The calls for an end to the violence came from both sides of the aisle, with nearly all of the candidates (and potential candidates) who spoke on the issue adding that that they wish to see a full investigation into the circumstances of Gray's death.
(The initials at the end of GOP Gov. Scott Walker and former secretary of state Hillary Clinton's tweets indicate they are personal messages, rather than tweets written by their social media teams.)
Texas Sen. Ted Cruz (R), in a statement to the press, forcefully called for the facts to be “thoroughly and impartially investigated.” He also said that “rioting and mayhem are not the answer.”
"While we continue to pray for a peaceful conclusion to the events in Baltimore – and pray for the families of those injured – I hope we all remember that our nation’s law enforcement consists of thousands of heroic officers who deeply respect the dignity of each person they serve to protect,” he said.
Kentucky Sen. Rand Paul (R), who has spoken extensively about the harmful effects of poverty and the need for criminal justice reform, noted that he passed through Baltimore last night and was "glad the train didn't stop."
“It's depressing. It's sad. It's scary. I came through the train on Baltimore [sic] last night; I'm glad the train didn't stop," he told conservative radio host Laura Ingraham. "The thing is that really there are so many things we can talk about...you know, the breakdown of the family structure, the lack of fathers, the lack of sort of a moral code in our society.

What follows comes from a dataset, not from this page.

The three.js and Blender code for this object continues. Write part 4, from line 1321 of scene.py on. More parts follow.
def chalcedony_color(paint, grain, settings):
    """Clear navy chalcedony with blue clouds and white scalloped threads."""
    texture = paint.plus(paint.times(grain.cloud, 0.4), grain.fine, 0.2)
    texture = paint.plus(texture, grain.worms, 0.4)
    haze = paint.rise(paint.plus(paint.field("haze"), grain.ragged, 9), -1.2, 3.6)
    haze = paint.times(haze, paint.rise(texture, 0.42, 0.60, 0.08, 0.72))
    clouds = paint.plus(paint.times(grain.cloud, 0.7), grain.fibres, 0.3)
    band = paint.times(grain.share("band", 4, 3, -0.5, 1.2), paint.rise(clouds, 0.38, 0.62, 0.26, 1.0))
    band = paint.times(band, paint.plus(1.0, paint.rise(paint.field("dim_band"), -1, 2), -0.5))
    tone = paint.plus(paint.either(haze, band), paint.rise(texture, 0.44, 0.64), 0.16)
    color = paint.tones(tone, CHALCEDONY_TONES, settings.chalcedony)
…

This isn't just a racial thing, it goes across racial boundaries.”
He added later: “There are a lot of things that can be done but there can be no excuse for the behavior.”
Former Florida governor Jeb Bush (R) and businessman Donald Trump (R), both of whom are weighing White House bids but have not formally entered the race, indicated that they believe President Obama should do more to calm the situation.

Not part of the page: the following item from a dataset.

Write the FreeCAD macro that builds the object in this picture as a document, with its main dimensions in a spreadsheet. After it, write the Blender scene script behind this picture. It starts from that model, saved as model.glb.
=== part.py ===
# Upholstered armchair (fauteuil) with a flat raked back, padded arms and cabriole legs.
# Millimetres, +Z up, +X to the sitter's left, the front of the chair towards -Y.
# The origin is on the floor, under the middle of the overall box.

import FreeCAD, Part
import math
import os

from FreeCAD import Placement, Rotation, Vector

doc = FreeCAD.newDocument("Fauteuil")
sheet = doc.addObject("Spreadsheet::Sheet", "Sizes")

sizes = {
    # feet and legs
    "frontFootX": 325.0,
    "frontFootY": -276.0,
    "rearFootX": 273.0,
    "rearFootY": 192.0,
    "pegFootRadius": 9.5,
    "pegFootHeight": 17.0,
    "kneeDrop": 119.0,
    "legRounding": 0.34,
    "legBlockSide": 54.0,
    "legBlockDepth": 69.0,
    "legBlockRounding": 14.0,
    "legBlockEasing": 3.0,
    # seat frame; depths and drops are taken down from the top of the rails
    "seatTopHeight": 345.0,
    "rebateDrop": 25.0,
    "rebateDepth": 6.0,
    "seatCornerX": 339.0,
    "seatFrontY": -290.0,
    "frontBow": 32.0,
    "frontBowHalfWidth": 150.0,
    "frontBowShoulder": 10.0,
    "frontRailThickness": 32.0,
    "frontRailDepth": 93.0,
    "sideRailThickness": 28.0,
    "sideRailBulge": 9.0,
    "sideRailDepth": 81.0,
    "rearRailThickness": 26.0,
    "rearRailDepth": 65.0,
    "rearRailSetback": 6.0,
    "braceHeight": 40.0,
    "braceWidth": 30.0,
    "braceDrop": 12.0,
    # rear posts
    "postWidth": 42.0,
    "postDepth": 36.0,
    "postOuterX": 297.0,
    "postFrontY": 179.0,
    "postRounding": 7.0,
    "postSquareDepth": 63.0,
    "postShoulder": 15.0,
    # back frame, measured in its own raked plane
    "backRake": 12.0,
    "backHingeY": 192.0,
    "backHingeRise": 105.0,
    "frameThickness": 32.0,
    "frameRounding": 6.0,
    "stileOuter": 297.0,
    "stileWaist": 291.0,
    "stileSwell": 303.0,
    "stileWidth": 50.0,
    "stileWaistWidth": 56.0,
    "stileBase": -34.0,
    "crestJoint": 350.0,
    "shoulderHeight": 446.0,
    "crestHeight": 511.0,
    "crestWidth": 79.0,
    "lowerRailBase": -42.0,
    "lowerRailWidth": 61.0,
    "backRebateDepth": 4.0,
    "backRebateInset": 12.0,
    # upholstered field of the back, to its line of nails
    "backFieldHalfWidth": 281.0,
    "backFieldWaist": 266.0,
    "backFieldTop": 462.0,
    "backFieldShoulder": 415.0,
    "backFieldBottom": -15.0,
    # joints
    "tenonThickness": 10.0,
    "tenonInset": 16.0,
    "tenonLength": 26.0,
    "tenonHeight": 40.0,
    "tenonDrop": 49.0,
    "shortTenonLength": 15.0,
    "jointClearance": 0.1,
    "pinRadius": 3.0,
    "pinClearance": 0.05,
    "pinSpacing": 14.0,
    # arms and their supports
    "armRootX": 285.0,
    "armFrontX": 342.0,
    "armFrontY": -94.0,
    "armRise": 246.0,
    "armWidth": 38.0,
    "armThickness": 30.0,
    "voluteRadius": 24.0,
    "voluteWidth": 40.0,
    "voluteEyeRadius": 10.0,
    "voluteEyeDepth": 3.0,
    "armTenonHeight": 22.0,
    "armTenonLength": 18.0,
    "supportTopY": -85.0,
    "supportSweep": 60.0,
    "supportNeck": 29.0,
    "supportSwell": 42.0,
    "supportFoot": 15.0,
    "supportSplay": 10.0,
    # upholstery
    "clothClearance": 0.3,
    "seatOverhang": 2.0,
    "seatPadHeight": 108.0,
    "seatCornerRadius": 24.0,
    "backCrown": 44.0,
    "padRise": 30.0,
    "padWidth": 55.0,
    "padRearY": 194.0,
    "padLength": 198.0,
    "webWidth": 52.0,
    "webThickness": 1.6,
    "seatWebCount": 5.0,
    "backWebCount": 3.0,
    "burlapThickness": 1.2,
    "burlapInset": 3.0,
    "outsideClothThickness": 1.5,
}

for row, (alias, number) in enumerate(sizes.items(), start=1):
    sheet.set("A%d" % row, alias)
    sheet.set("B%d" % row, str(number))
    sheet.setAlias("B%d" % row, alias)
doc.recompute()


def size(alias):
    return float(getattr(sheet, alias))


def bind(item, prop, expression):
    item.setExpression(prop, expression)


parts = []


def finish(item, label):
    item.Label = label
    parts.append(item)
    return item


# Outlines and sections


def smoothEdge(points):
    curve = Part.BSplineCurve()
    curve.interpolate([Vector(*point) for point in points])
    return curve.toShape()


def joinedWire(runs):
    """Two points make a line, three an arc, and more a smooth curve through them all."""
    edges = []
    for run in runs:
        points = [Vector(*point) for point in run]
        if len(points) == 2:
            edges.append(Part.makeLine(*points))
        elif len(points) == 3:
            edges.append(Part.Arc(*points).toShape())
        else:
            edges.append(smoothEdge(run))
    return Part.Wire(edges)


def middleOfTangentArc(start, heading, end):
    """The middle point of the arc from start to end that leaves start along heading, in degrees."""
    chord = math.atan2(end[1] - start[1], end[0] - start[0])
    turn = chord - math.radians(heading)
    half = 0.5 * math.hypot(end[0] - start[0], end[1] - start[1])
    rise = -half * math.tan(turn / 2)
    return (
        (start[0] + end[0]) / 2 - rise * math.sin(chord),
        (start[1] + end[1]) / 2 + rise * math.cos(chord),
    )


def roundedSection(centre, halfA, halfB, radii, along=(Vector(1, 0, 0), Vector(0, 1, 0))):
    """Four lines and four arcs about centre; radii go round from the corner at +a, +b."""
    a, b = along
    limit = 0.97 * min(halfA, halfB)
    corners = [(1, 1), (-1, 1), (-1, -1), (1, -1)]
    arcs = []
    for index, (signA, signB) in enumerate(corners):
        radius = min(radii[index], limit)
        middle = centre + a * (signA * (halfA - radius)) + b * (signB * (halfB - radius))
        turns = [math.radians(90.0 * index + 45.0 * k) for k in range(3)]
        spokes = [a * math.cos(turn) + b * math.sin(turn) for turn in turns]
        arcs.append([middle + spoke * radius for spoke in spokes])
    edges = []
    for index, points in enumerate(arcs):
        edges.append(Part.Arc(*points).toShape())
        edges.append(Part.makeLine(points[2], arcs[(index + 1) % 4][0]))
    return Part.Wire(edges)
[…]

“[Obama] could be such an eloquent spokesman to heal wounds and to be a constructive force. I’m sure he realizes that and I’m pretty confident he will step up,” Bush told reporters in San Juan, Puerto Rico, ahead of the president's remarks Tuesday afternoon.

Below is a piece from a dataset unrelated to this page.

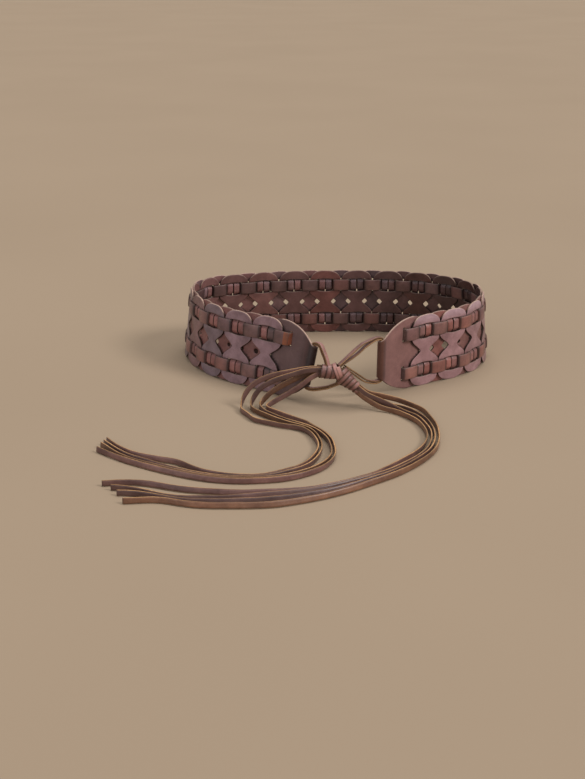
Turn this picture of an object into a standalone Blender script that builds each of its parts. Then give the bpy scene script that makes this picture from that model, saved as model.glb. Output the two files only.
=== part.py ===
"""Wide belt of two layers of leather links, woven together by two straps and tied with laces.

Run with blender --background --python part.py, or from the text editor. Lengths are in metres, +Z is up,
the knot faces -Y, and the belt stands on its lower edge at Z 0.
A place along the belt is given by its run, which is 0 at the left tab's junction and grows round the back,
by its depth, which is positive outwards, and by its height.
"""

import math

import bmesh
import bpy
import numpy as np
from mathutils import Matrix

# Driving sizes of the belt
LOOP_WIDTH = 0.3256
LOOP_DEPTH = 0.2360
BELT_HEIGHT = 0.0752
LINK_COUNT = 20
LEATHER = 0.0018
STRAP_WIDTH = 0.0127
STRAP_RISE = 0.0205
STRAP_TAIL = 0.0120
TAB_LENGTH = 0.0398
TAB_END_HEIGHT = 0.0376
FLAP_LENGTH = 0.0120
LACE = 0.0034
LACE_PAIR = 0.0042

# Clearances
LAYER_GAP = 0.0003
LINK_GAP = 0.0008
WINDOW_PLAY = 0.0004
SLOT_PLAY = 0.0006
LACE_GAP = 0.0006
FLOOR_GAP = 0.0002

# Plan of the lower edge from the left fold round the back to the right fold.
# Columns: across as a share of half the loop's width, back as a share of half its depth,
# lean of the wall towards the middle in degrees.
PLAN = (
    (-0.238, -1.000, 14.0),
    (-0.387, -0.735, 10.0),
    (-0.559, -0.544, 7.7),
    (-0.735, -0.358, 7.0),
    (-0.876, -0.125, 6.5),
    (-0.969, 0.151, 6.3),
    (-0.998, 0.452, 6.8),
    (-0.904, 0.720, 7.7),
    (-0.711, 0.862, 8.0),
    (-0.276, 0.975, 6.0),
    (0.165, 1.002, 6.0),
    (0.603, 0.935, 8.0),
    (0.802, 0.805, 8.2),
    (0.949, 0.581, 7.4),
    (0.999, 0.287, 5.6),
    (0.937, -0.003, 3.1),
    (0.800, -0.241, 0.7),
    (0.432, -0.574, -1.0),
    (0.252, -0.795, -0.5),
)
SAMPLES = 900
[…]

Bush added: “[W]hen you have a situation where churches are burned and when nursing homes that are under construction to deal with frail elders are burned to the ground, there has to be a commitment to the rule of law and to law enforcement.”
The president for his part strongly condemned the riots, calling them “senseless violence and destruction” and referring to the rioters as "criminals and thugs." He noted that the underlying issue "isn't new" and that his policy agenda in part seeks to invest in local communities struggling the most.
“That is not a protest. That is not a statement. It’s people -- a handful of people -- taking advantage of situation for their own purposes and they need to be treated as criminals,” he said from the White House.